* What to produce *
Give the material again in full, matching it exactly.
◆ ◆ ◆
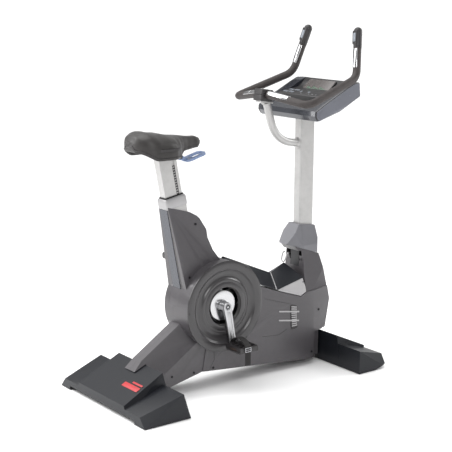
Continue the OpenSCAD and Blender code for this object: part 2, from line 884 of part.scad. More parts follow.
module transport_wheel(s) {
    difference() {
        across(wheel_at, s * 250 - 12, s * 250 + 12, 25);
        across(wheel_at, s * 250 - 40, s * 250 + 40, 5.08);
    }
}

module right_wheel() {
    color(BLACK) machine() transport_wheel(-1);
}

module left_wheel() {
    color(BLACK) machine() transport_wheel(1);
}

// ---- seat ----

post_top = 228;
post_len = 455;
module seat_post() {
    color(SILVER) machine() seat_axis() translate([0, 0, post_top - post_len]) linear_extrude(post_len)
        difference() {
            square([post_d, post_w], center = true);
            square([post_d - 7, post_w - 7], center = true);
            translate([22, -post_w / 2]) square([12.6, 5.2], center = true);
        }
}

// Notched height scale let into the right face of the post
rack_pitch = 11;
module height_rack() {
    color(BLACK) machine() seat_axis() difference() {
        translate([16, -post_w / 2, -180]) cube([12, 2.4, 345]);
        for (i = [0:30]) translate([18, -post_w / 2 - 1, -174 + i * rack_pitch]) cube([8, 2.2, 5]);
    }
}

lever_at = [-165, 1000];
lever_pin_r = 3;
base_z = 1042.5;
ear_in = 12;

// Head of the post: carries the saddle base and, on two ears, the lever's pin
module saddle_bracket() {
    color(BLACK) machine() {
        difference() {
            union() {
                side(-30, 30) polygon([[-290, 1010], [-180, 1023], [-180, base_z], [-290, base_z]]);
                side(-16, 16) polygon([[-180.5, 1023], [-150, 1027], [-150, base_z], [-180.5, base_z]]);
            }
            seat_axis() translate([-46, -50, 0]) cube([90.4, 100, post_top]);
        }
        for (y = [-ear_in - 4, ear_in]) side(y, y + 4)
            polygon([[-180, 1030], [-152, 1030], [-152, 993], [-172, 993]]);
        across(lever_at, -ear_in, ear_in, lever_pin_r);
    }
}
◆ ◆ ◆
* Reply to the exercise *
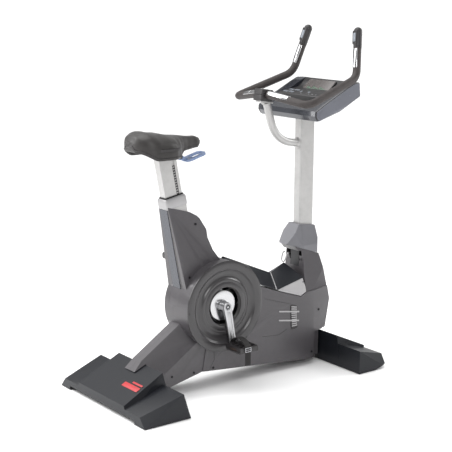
Continue the OpenSCAD and Blender code for this object: part 2, from line 884 of part.scad. More parts follow.
module transport_wheel(s) {
    difference() {
        across(wheel_at, s * 250 - 12, s * 250 + 12, 25);
        across(wheel_at, s * 250 - 40, s * 250 + 40, 5.08);
    }
}

module right_wheel() {
    color(BLACK) machine() transport_wheel(-1);
}

module left_wheel() {
    color(BLACK) machine() transport_wheel(1);
}

// ---- seat ----

post_top = 228;
post_len = 455;
module seat_post() {
    color(SILVER) machine() seat_axis() translate([0, 0, post_top - post_len]) linear_extrude(post_len)
        difference() {
            square([post_d, post_w], center = true);
            square([post_d - 7, post_w - 7], center = true);
            translate([22, -post_w / 2]) square([12.6, 5.2], center = true);
        }
}

// Notched height scale let into the right face of the post
rack_pitch = 11;
module height_rack() {
    color(BLACK) machine() seat_axis() difference() {
        translate([16, -post_w / 2, -180]) cube([12, 2.4, 345]);
        for (i = [0:30]) translate([18, -post_w / 2 - 1, -174 + i * rack_pitch]) cube([8, 2.2, 5]);
    }
}

lever_at = [-165, 1000];
lever_pin_r = 3;
base_z = 1042.5;
ear_in = 12;

// Head of the post: carries the saddle base and, on two ears, the lever's pin
module saddle_bracket() {
    color(BLACK) machine() {
        difference() {
            union() {
                side(-30, 30) polygon([[-290, 1010], [-180, 1023], [-180, base_z], [-290, base_z]]);
                side(-16, 16) polygon([[-180.5, 1023], [-150, 1027], [-150, base_z], [-180.5, base_z]]);
            }
            seat_axis() translate([-46, -50, 0]) cube([90.4, 100, post_top]);
        }
        for (y = [-ear_in - 4, ear_in]) side(y, y + 4)
            polygon([[-180, 1030], [-152, 1030], [-152, 993], [-172, 993]]);
        across(lever_at, -ear_in, ear_in, lever_pin_r);
    }
}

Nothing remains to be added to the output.